As lições destas eleições para o povo
Devido à concorrência entre os candidatos e seus apoiantes e à actuação das forças reformistas, o processo eleitoral criou uma situação política significativa. Toda a sociedade, mesmo os que conscientemente se opõem à participação no espectáculo eleitoral, se focou nos debates, nas campanhas e nas discussões que têm ocorrido nas ruas e na comunicação social. Em termos deste aspecto e apenas deste aspecto, podemos dizer que foi criada uma situação favorável aos revolucionários e aos amantes da liberdade para exprimirem os seus pontos de vista nas eleições e para exporem o papel e o funcionamento das eleições na vida do sistema dominante e das suas facções, e os objectivos da estrutura do poder. Eles podem analisar os interesses e as perspectivas de classe representadas pelos reformistas e outras forças eleitorais e divulgar a meta da revolução social, os interesses fundamentais dos vários sectores e classes do povo e os métodos e abordagens necessários para se concretizar as exigências dos movimentos sociais.

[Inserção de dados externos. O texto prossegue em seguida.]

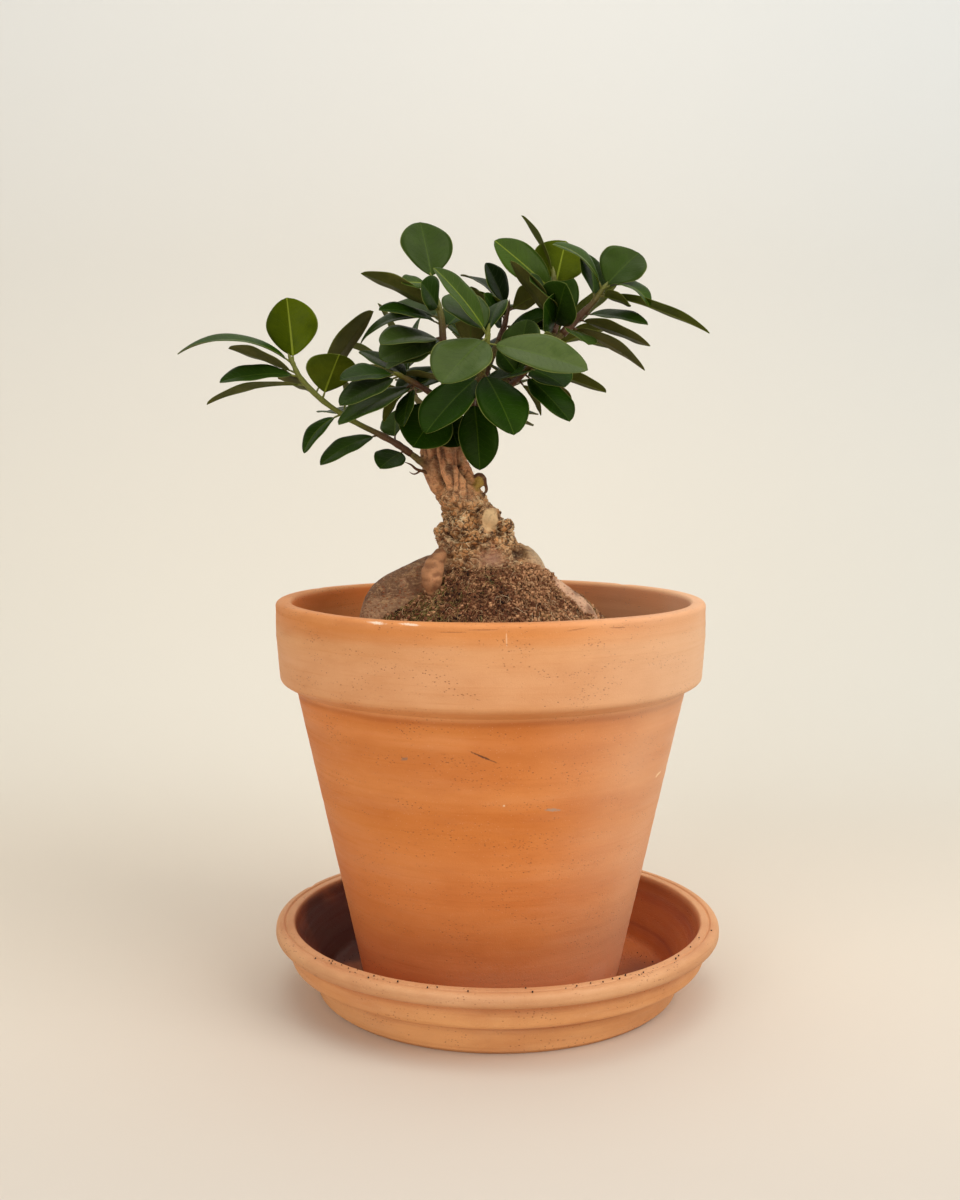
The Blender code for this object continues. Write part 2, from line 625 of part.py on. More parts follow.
def blade_half_width(t, length, width):
    """Half the blade's width at a share t of its length: broad blades widen past the middle."""
    widest = WIDEST_SHARE + BROAD_BLADE_SHIFT * min(width / length, 1.0)
    power = math.log(0.5) / math.log(widest)
    return 0.5 * width * max(math.sin(math.pi * min(t, 1.0) ** power), 0.0) ** BLADE_FULLNESS


def leaf_mesh(base, heading, rise, length, width, roll, bend):
    """A leaf whose midrib is an arc from its base, with the blade folded along it."""
    along, upper, across = leaf_axes(heading, rise, roll)
    bend = math.radians(max(bend, 1.0))
    arc_radius = length / (2 * math.sin(bend / 2))
    petiole = min(PETIOLE_LENGTH / length, LONGEST_PETIOLE_SHARE)
    blade_rows = SHORT_BLADE_ROWS if length < SHORT_LEAF else BLADE_ROWS
    shares = [0.0, petiole] + [petiole + (1 - petiole) * row for row in blade_rows]
    rows = len(shares) - 1
    shape = bmesh.new()
    bmesh.ops.create_grid(shape, x_segments=rows, y_segments=2, size=0.5)
    for vertex in shape.verts:
        row = round((vertex.co.x + 0.5) * rows)
        side = round(vertex.co.y * 2)
        share = shares[row]
        half = PETIOLE_HALF_WIDTH
        if row > 1:
            blade = (share - petiole) / (1 - petiole)
            half = max(blade_half_width(blade, length, width), PETIOLE_HALF_WIDTH * 0.7)
        angle = bend * (0.5 - share)
        middle = arc_radius * ((math.sin(bend / 2) - math.sin(angle)) * along
                               + (math.cos(angle) - math.cos(bend / 2)) * upper)
        face = math.cos(angle) * upper - math.sin(angle) * along
        place = np.array(base) + middle + across * side * half + face * abs(side) * half * LEAF_FOLD
        vertex.co = Vector(place) * MM
    mesh = bpy.data.meshes.new("leaf")
    shape.to_mesh(mesh)
    shape.free()
    blank = bpy.data.objects.new("leaf_blank", mesh)
    bpy.context.scene.collection.objects.link(blank)
    wall = blank.modifiers.new("Thickness", "SOLIDIFY")
    wall.thickness = LEAF_THICKNESS * MM
    wall.offset = 0.0
    solid = evaluated_mesh(blank)
    bpy.data.objects.remove(blank)
    return solid


def leaves_by_rule(stem, count, seed):
    """Leaves spiral up the stem by the golden angle, and stand out from it at a tilt."""
    draw = random.Random(seed)
    axis = stem[-1] - stem[0]
    axis /= np.linalg.norm(axis)
    first = np.cross(axis, (0.0, 0.0, 1.0))
    first /= np.linalg.norm(first)
    second = np.cross(axis, first)
    leaves = []
    for index in range(count):
        turn = math.radians(LEAF_DIVERGENCE * index + draw.uniform(*TURN_RANGE))
        out = math.cos(turn) * first + math.sin(turn) * second
        tilt = math.radians(draw.uniform(*TILT_RANGE))
        reach = math.cos(tilt) * axis + math.sin(tilt) * out
        reach[2] = max(reach[2], LOWEST_REACH)
        reach /= np.linalg.norm(reach)
        heading = math.degrees(math.atan2(reach[1], reach[0]))
        rise = math.degrees(math.asin(reach[2]))
        length = draw.uniform(*LENGTH_RANGE)
        width = length * draw.uniform(*SLIMNESS_RANGE)
        place = FIRST_LEAF + (1 - FIRST_LEAF) * index / (count - 1)
        leaves.append((place, heading, rise, length, width,
                       draw.uniform(*ROLL_RANGE), draw.uniform(*BEND_RANGE)))
    return leaves


def shoot_leaves(shoot, stem):
    """The shoot's leaves, as listed or by rule."""
    if "seed" in shoot:
        return leaves_by_rule(stem, shoot["count"], shoot["seed"])
    return shoot["leaves"]


def point_along(stem, share):
    """The point at a share of the stem's length."""
    lengths = np.linalg.norm(np.diff(stem, axis=0), axis=1)
    marks = np.concatenate(([0.0], np.cumsum(lengths))) / lengths.sum()
    return np.array([np.interp(share, marks, stem[:, axis]) for axis in range(3)])


def make_shoot(name, shoot, collection, finish):
    """A green stem with its leaves joined to it."""
    _, _, stem, radii = wood_and_stem(shoot)
    mesh = tube_mesh(name, stem, radii, STEM_RESOLUTION)
    made = new_object(name, mesh, collection, finish)
    leaves = [leaf_mesh(point_along(stem, min(leaf[0], LAST_SEAT)), *leaf[1:])
              for leaf in shoot_leaves(shoot, stem)]
    union(made, leaves, finish)
    return made


for old in list(bpy.data.objects):
    bpy.data.objects.remove(old)

plant = bpy.data.collections.new("ginseng_ficus")
bpy.context.scene.collection.children.link(plant)

terracotta = material("terracotta", (0.66, 0.30, 0.12), 0.8)
potting_soil = material("potting_soil", (0.03, 0.018, 0.012), 0.95)
fibre = material("fine_roots", (0.19, 0.10, 0.05), 0.95)
bark = material("bark", (0.36, 0.21, 0.11), 0.75)
foliage = material("foliage", (0.035, 0.10, 0.025), 0.4)

saucer = turned("saucer", saucer_outline(), False, TURNED_STEPS, plant, terracotta)
saucer.location.x = SAUCER_SHIFT * MM
pot = turned("pot", pot_outline(), True, TURNED_STEPS, plant, terracotta)
trunk = make_trunk(plant, bark)
for part in (make_soil(plant, potting_soil), make_root_mat(plant, fibre)):
    make_room_for_trunk(part, trunk, plant)
for shoot_name, shoot_plan in SHOOTS.items():
    make_shoot(shoot_name, shoot_plan, plant, foliage)
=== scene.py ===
"""A ginseng ficus in its terracotta pot, on its saucer: the finish of every surface.

The frame is in metres with +Z up, and the front of the plant faces -Y. Sizes here are in
millimetres and degrees, and MM turns them into metres. Colours are written as sRGB, 0 to 255.
"""
import math
import random

import bpy
import numpy as np
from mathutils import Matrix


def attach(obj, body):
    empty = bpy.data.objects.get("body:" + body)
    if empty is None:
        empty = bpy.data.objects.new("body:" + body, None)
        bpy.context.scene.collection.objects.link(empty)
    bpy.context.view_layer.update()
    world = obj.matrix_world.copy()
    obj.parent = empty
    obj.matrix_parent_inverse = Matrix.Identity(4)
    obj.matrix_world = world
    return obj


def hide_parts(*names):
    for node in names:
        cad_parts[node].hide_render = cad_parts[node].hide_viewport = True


MM = 0.001
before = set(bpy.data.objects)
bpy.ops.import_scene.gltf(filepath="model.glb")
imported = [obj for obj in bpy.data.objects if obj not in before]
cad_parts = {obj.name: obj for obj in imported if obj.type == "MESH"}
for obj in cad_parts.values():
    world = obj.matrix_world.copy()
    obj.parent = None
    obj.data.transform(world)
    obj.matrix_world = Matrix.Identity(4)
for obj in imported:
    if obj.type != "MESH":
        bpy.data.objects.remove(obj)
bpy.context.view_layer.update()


# The saucer is a thrown terracotta dish: a rolled, grooved lip over a hollow neck and an apron.
# It was turned on a wheel, which left fine rings in the clay, and fired once without a glaze.
# It lies loose on the floor, a little off the pot's axis.
SAUCER_SHIFT = 4.0
SAUCER_LIP_RADIUS = 132.0
SAUCER_TOP = 43.3
SAUCER_BASE_RADIUS = 105.8
SAUCER_WELL_RADIUS = 100.0
SAUCER_FLOOR = 8.0
SAUCER_WELL_FILLET = 6.0
LIP_WIDTH = 11.0
LIP_HEIGHT = 7.5
LIP_FILLET = 3.5
LIP_GROOVE = 6.0
NECK_DEPTH = 9.0
NECK_TOP = 11.0
NECK_FOOT = 22.0
APRON_TOP = 25.5
APRON_DEPTH = 6.5
POT_STAND_RADIUS = 74.0
CLAY_STEPS = 256
CLAY_SPACING = 1.8
HIDDEN_SPACING = 9.0
ARC_POINTS = 6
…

A publicidade do regime sobre estas eleições e o persistente esforço para atrair as massas às urnas eleitorais é um testemunho da força do povo e da fraqueza da classe dominante. Os anúncios do regime e outros esforços mostram que o inimigo tem consciência do poder potencial de um movimento popular independente fora do quadro dos planos e do programa da estrutura do poder. O inimigo reconhece esse potencial e está aterrorizado com isso. O povo também deve reconhecer o seu poder para obter a libertação. Se em vez de participar nas campanhas eleitorais do regime, as quais nada mais significam que eleger de entre os opressores aquele que nos vai governar, tomarmos o caminho da oposição generalizada a essas campanhas e encontrarmos vias independentes para anunciarmos os nossos objectivos e, em última análise, abrirmos caminho à sua concretização, criaremos uma atmosfera completamente diferente. Promover um caminho gradual e indolor para o progresso dá às pessoas uma ideia errada e prolonga o domínio do sistema reaccionário.